8. National Savings Certificates (NSC)
The tenure of NSC is also 5 years but unlike bank FD and PO Time Deposit, there is no option to get regular interest payout, not even annual payments. The amount invested in NSC can be had only on maturity.
The interest is taxable in NSC but the unique thing about NSC is that the interest accruing annually during the first 4 years is deemed to be re-invested and thus qualifies for tax benefit under section 80C.
Currently, NSC interest rate is 7.9 per cent per annum compounded annually but paid on maturity. Illustratively, Rs 100 grows to Rs 146.25 after 5 years.
9. Equity Linked Savings Scheme (ELSS)
ELSS funds are the best way to save tax. Though the SIP window has closed for taxpayers who would have had to show proof of Sec 80C tax-saving investments by now, experts say one can still put money in 2-3 tranches into ELSS funds before the 31 March deadline. It is important to note that not all ELSS funds carry the same risks. Some allocate more to small- and mid-cap stocks, while others stick with stable large-cap stocks. Choose the one that best suits your risk appetite. ELSS funds have a lock-in of three years, the shortest among all tax-saving options. ELSS is the best way to save tax for young taxpayers. They should stagger their investments with monthly SIPs.
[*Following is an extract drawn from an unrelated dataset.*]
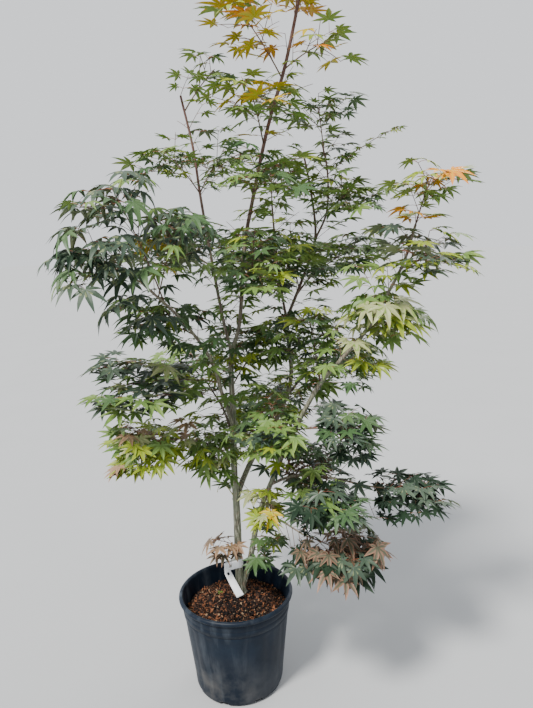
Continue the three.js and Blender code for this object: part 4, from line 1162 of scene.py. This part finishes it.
def try_leaf(mass, spot, draw, size):
    """A leaf at a spot, tried at a few angles until it lies in the mass's space, clear of the wood and
    of the palms of the mass's other leaves."""
    root, heading = spot
    x, y = TEST_SPOTS
    for attempt in range(LEAF["tries"]):
        leaf = leaf_pose(mass["name"], root, heading, size, attempt, draw)
        drop = -leaf["curl"] * (x ** 2 + y ** 2)
        points = leaf["palm"] + leaf["reach"] * (
            x[:, None] * leaf["midrib"] + y[:, None] * leaf["left"] + drop[:, None] * leaf["face"])
        others = np.array(mass["palms"] or [(0, 0, -1)])
        nearest = np.linalg.norm(others - leaf["palm"], axis=1).min()
        if nearest >= by_height(LEAF["apart"], root) * size and in_space(mass, points) and has_room(points):
            return leaf
    return None


def deal_tint(mass, draw):
    """A tint for one spray, dealt out by the mass's shares."""
    pick = draw()
    for tint, share in OWN_SHARES.get(mass["name"], SHARES[mass["tint"]]):
        pick -= share
        if pick < 0:
            return tint
    return mass["tint"]


def grow_spray(mass, spots, draw, leaves):
    """The leaves of one spray, all of one tint; none where the mass is bare. Tells whether any grew."""
    tint = deal_tint(mass, draw)
    if draw() > FULLNESS.get(mass["name"], 1):
        return False
    return fill_spray(mass, spots, draw, leaves, tint, LEAF_SCALES.get(mass["name"], 1))


def fill_spray(mass, spots, draw, leaves, tint, size):
    """The leaves of one spray that find room. Tells whether there are any."""
    grown = 0
    for spot in spots:
        leaf = try_leaf(mass, spot, draw, size)
        if leaf:
            mass["palms"].append(leaf["palm"])
            leaves.append({**leaf, "tint": tint})
            grown += 1
    return grown > 0


def grow_mass(mass, rods, leaves):
    """Grows one mass: its stem, the main pairs, the finer twigs, and leaves at the end of each and in pairs
    along it."""
    draw = mass["draw"]
    stem = stem_path(mass)
    rods["stem"].append(stem)
    mains = list(twig_pairs("main", mass, stem, draw))
    fines = list(twig_pairs("fine", mass, stem, draw))
    grow_spray(mass, tip_spots(stem), draw, leaves)
    for main in mains:
        rods["main"].append(main)
        grow_spray(mass, tip_spots(main), draw, leaves)
        for twiglet in twig_pairs("twiglet", mass, main, draw):
            if grow_spray(mass, all_spots(twiglet, NODES["twiglet"]), draw, leaves):
                rods["twiglet"].append(twiglet)
        grow_spray(mass, node_spots(main, NODES["main"]), draw, leaves)
    for fine in fines:
        if grow_spray(mass, all_spots(fine, NODES["fine"]), draw, leaves):
            rods["fine"].append(fine)
    grow_spray(mass, node_spots(stem, NODES["stem"]), draw, leaves)


def owner_of(point):
    """The mass whose space holds a point."""
    return ALL_MASSES[np.argmin(((point - MIDDLES) ** 2).sum(-1) - WEIGHTS)]


def grow_spurs(limb, rods, leaves):
    """Short spurs in opposite pairs along the thin part of a limb, each pair a quarter turn from the
    last, with leaves at their ends where there is room between the masses' own."""
    t, lengths = even_steps(limb["route"], SPURS["every"])
    line = curve_through(limb["route"], t)
    ways = unit(np.gradient(line, axis=0))
    radii = share_between(limb["radius"], t)
    for number in range(1, len(line)):
        start, along, radius = line[number], ways[number], radii[number]
        if radius > SPURS["thickest"] or start[2] < SPURS["lowest"]:
            continue
        draw = owner_of(start)["draw"]
        level = level_across(along)
        turn = number * math.pi / 2 + any_turn(draw)
        sideways = level * math.cos(turn) + np.cross(level, along) * math.sin(turn)
        for side in (-1, 1):
            direction = along * math.cos(SPURS["spread"]) + side * sideways * math.sin(SPURS["spread"])
            least, most = SPURS["length"]
            end = start + direction * (radius + least + (most - least) * draw())
            path = start, (start + end) / 2 + GROWTH["rise"] * np.linalg.norm(end - start) * UP, end
            if grow_spray(owner_of(end), all_spots(path, NODES["twiglet"]), draw, leaves):
                rods["fine"].append(path)


def grow_shoots(rods, leaves):
    """The small shoots on the limbs, with leaves at their ends and in pairs along them, each leaf in the
    space that holds its root."""
    for start, end, tint, size in SHOOTS:
        start, end = np.array(start), np.array(end)
        path = start, (start + end) / 2 + GROWTH["arch"] * np.linalg.norm(end - start) * UP, end
        rods["shoot"].append(path)
        for spot in all_spots(path, NODES["twiglet"] / size):
            mass = owner_of(spot[0])
            fill_spray(mass, [spot], mass["draw"], leaves, tint, size)


def half_lobes():
    """The outline of a leaf as half lobes, each seven points: the palm, the notch beside the lobe, the
    two midrib places, the two edge places, and the tip. Gives x, y, the distance from the midrib, the
    lobe's number, and the places that lie in the leaf and not on its rim."""
    x, y, off, lobe_number, inner = [], [], [], [], []
    for number, (angle, length) in enumerate(LOBES):
        for side in (-1, 1):
            beside = number + side
            known = 0 <= beside < len(LOBES)
            next_angle = (angle + LOBES[beside][0]) / 2 if known else angle + side * LOBE["heel_angle"]
            depth = LOBE["notch"] * (length + LOBES[beside][1]) / 2 if known else LOBE["heel"]
            ahead = np.array([math.cos(angle), math.sin(angle)])
            edge = side * np.array([-math.sin(angle), math.cos(angle)])
            first = ahead * LOBE["first"] * length
            second = ahead * LOBE["second"] * length
            notch = depth * np.array([math.cos(next_angle), math.sin(next_angle)])
            widths = (LOBE["first_width"] * length ** 0.5, LOBE["second_width"] * length ** 0.5)
            spots = [0 * ahead, notch, first, second, first + edge * widths[0], second + edge * widths[1],
                     ahead * length]
            x += [spot[0] for spot in spots]
            y += [spot[1] for spot in spots]
            off += [0, abs(notch @ edge), 0, 0, *widths, 0]
            lobe_number += [number] * LOBE["points"]
            inner += [True, False, True, True, False, False, False]
    return np.array(x), np.array(y), np.array(off), np.array(lobe_number), np.array(inner)


def half_lobe_faces():
    """The faces of the half lobes: two four-sided ones and the tip, turned so that each looks up."""
    quads, tips = [], []
    for half in range(2 * len(LOBES)):
        upwards = slice(None, None, 1 if half % 2 == 0 else -1)
        first = LOBE["points"] * half
        quads += [[first + corner for corner in face[upwards]] for face in ((0, 1, 4, 2), (2, 4, 5, 3))]
        tips.append([first + corner for corner in (3, 5, 6)[upwards]])
    return np.array(quads), np.array(tips)


def blade_points(leaves, under):
    """All the blades at once: the outline scaled by each leaf's reach and each lobe's own length, folded
    up from the midribs, curled down with the square of the distance from the palm, and laid along the
    leaf's three directions. The under side lies lower by the thickness inside its rim."""
    x, y, off, lobe_number, inner = half_lobes()
    rng = np.random.default_rng(len(leaves))
    stretch = 1 + LOBE["longer"] * (rng.random((len(leaves), len(LOBES))) - LOBE["shorter_share"])
    at_palm = np.isin(np.arange(len(x)) % LOBE["points"], (0, 1))
    own = np.where(at_palm, 1, stretch[:, lobe_number])
    palm, midrib, left, face, reach, curl, fold = (
        np.array([leaf[key] for leaf in leaves])[:, None]
        for key in ("palm", "midrib", "left", "face", "reach", "curl", "fold"))
    along, aside = x * own, y * own
    square = along ** 2 + aside ** 2
    rise = fold * off - curl * square - TIP_CURL * square ** 2
    if under:
        rise = rise - inner * LEAF["thickness"] / reach
    laid = along[..., None] * midrib + aside[..., None] * left + rise[..., None] * face
    return palm + reach[..., None] * laid


def add_blades(name, leaves, material, slot, under):
    """One piece of all the blades of a kind, upper or under sides. The age of a point is 1 on a rim."""
    points = blade_points(leaves, under)
    quads, tips = half_lobe_faces()
    if under:
        quads, tips = quads[:, ::-1], tips[:, ::-1]
    shift = points.shape[1] * np.arange(len(leaves))[:, None, None]
    faces = [(quads + shift).reshape(-1, 4), (tips + shift).reshape(-1, 3)]
    inner = half_lobes()[-1]
    piece = add_mesh(name, points.reshape(-1, 3), faces, material, ages=np.tile(~inner, len(leaves)))
    place_piece(piece, slot, *MASS_NAMES)


def make_leaves(leaves):
    """The blades by tint, and their under sides, paler as a maple's are and brightened as painted glow of
    light through the leaves.
    """
    for tint, colours in TINTS.items():
        chosen = [leaf for leaf in leaves if leaf["tint"] == tint]
        shine = SHINE.get(tint, PLAIN_SHINE)
        material = leaf_material("leaf_" + tint, colours, FACE_ROUGHNESS, shine, RIM_TINTS.get(tint))
        add_blades("leaves_" + tint, chosen, material, TINT_SLOTS.get(tint, "leaf_" + tint), False)
    for name, (first, second, tints) in UNDERSIDES.items():
        chosen = [leaf for leaf in leaves if leaf["tint"] in tints]
        rim = RIM_TINTS.get(tints[0])
        material = leaf_material("underside_" + name, (first, second), UNDERSIDE_ROUGHNESS, PLAIN_SHINE, rim)
        slot = TINT_SLOTS.get(tints[0], "leaf_" + tints[0])
        add_blades("leaf_undersides_" + name, chosen, material, slot, True)


def add_rods(name, kind, paths, material):
    """Many arched rods of one kind, each narrowing evenly from its root."""
    radii, sides, rings = RODS[kind]
    t = np.linspace(0, 1, rings)
    centres = arch([np.array([path[k] for path in paths])[:, None] for k in range(3)], t)
    row = share_between(radii, t)
    points, faces = tubes(centres, np.broadcast_to(row[:, None], (len(paths), rings, sides)))
    place_piece(add_mesh(name, points, faces, material), "young_bark", *MASS_NAMES)


def stalk_of(leaf):
    """A leaf's stalk: an arch from the twig to just past the palm and under its face."""
    root, palm = leaf["root"], leaf["palm"]
    bend = (root + palm) / 2 + STALK["arch"] * np.linalg.norm(palm - root) * UP
    return root, bend, palm + STALK["along"] * leaf["midrib"] - STALK["under"] * leaf["face"]


def make_twigs(rods, leaves):
    """Stems, twigs and leaf stalks, each kind joined in one piece, and the leafless twigs."""
    brown = twig_material("twig_skin", *TWIG_SKIN)
    red = twig_material("stalk_skin", *STALK_SKIN)
    for kind, paths in rods.items():
        add_rods("twigs_" + kind, kind, paths, brown)
    add_rods("leaf_stalks", "stalk", [stalk_of(leaf) for leaf in leaves], red)
    for name, (dark, pale, path) in BARE_TWIGS.items():
        add_rods(name, "bare", [tuple(map(np.array, path))], twig_material("skin_of_" + name, dark, pale))


# Stage


def put_in_scene(name, data, right, upward, back, place):
    """A camera or a lamp from its data, placed by its three axes: right, up, and away from its view."""
    thing = bpy.data.objects.new(name, data)
    turn = np.eye(4)
    turn[:3] = np.stack([right, upward, back, place], axis=1)
    thing.matrix_world = Matrix(turn)
    bpy.context.scene.collection.objects.link(thing)
    return thing


def add_camera():
    """The camera by its turns: forward from the yaw and the pitch, right and up across it, then rolled."""
    yaw, pitch, roll = (math.radians(CAMERA[key]) for key in ("right", "down", "roll"))
    forward = np.array([math.sin(yaw) * math.cos(pitch), math.cos(yaw) * math.cos(pitch), -math.sin(pitch)])
    level = np.array([math.cos(yaw), -math.sin(yaw), 0])
    above = np.cross(level, forward)
    right = level * math.cos(roll) + above * math.sin(roll)
    upward = above * math.cos(roll) - level * math.sin(roll)
    data = bpy.data.cameras.new("camera")
    data.sensor_fit = "HORIZONTAL"
    data.sensor_width = SENSOR_WIDTH_MM
    data.lens = CAMERA["focal_px"] * SENSOR_WIDTH_MM / IMAGE_WIDTH_PX
    bpy.context.scene.camera = put_in_scene("camera", data, right, upward, -forward, CAMERA["place"])


def add_sun(name, way, strength, softness, colour):
    """A soft sun that shines from one way: its axes are the way, a level one, and the one across both."""
    data = bpy.data.lights.new(name, "SUN")
    data.energy = strength
    data.angle = softness
    data.color = colour
    away = unit(np.array(way))
    right = unit(np.cross(UP, away))
    put_in_scene(name, data, right, np.cross(away, right), away, SUN_DISTANCE * away)


def add_stage():
    """A wide pale floor, a pale sky of about its tone, and the soft suns."""
    number = np.array([[0, 1, 2, 3]])
    corners = FLOOR_HALF * np.array([[-1, -1, 0], [1, -1, 0], [1, 1, 0], [-1, 1, 0]])
    material, tree, shader, place = start_material("floor_pale", 0.9, specular=0.2)
    soft = levels(tree, noise(tree, place, 2, 3), 0.3, 0.7)
    tree.links.new(blend(tree, soft, *FLOOR_TONES), shader.inputs["Base Color"])
    add_mesh("floor", corners, [number], material, smooth=False)
    world = bpy.data.worlds.new("sky")
    world.use_nodes = True
    back = world.node_tree.nodes["Background"]
    colour, strength = SKY
    back.inputs["Color"].default_value = (*colour, 1)
    back.inputs["Strength"].default_value = strength
    bpy.context.scene.world = world
    for sun in SUNS:
        add_sun(*sun)


# The whole plant

ALL_MASSES, MIDDLES, WEIGHTS = list_masses()
MASS_NAMES = [mass["name"] for mass in ALL_MASSES]
LIMB_POINTS, LIMB_RADII = limb_samples()
TEST_SPOTS = spots_to_test()

add_camera()
add_stage()
make_pot()
make_mix()
make_chips()
make_tag()
make_limbs()
grown_rods = {kind: [] for kind in ("stem", "main", "fine", "twiglet", "shoot")}
grown_leaves = []
for mass in ALL_MASSES:
    grow_mass(mass, grown_rods, grown_leaves)
for limb in LIMBS.values():
    grow_spurs(limb, grown_rods, grown_leaves)
grow_shoots(grown_rods, grown_leaves)
make_twigs(grown_rods, grown_leaves)
make_leaves(grown_leaves)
10. Public Provident Fund (PPF)
PPF rates were hiked in October 2018 after a sustained rise in bond yields. Though bond yields subsequently came down in the third quarter of 2018-19, PPF rates have remained unchanged. Advisers say PPF remains a good bet because the interest is tax free, giving the small savings scheme a distinct advantage over fixed deposits. The interest from FDs is fully taxable, which brings down returns to just 5% in the highest tax bracket. Advisers also warn against bingeing on fixed income instruments.
PPF scores high on safety, flexibility and ease of investment. An account can be opened in a post office or designated bank branches. Opt for a bank that allows online access to the account.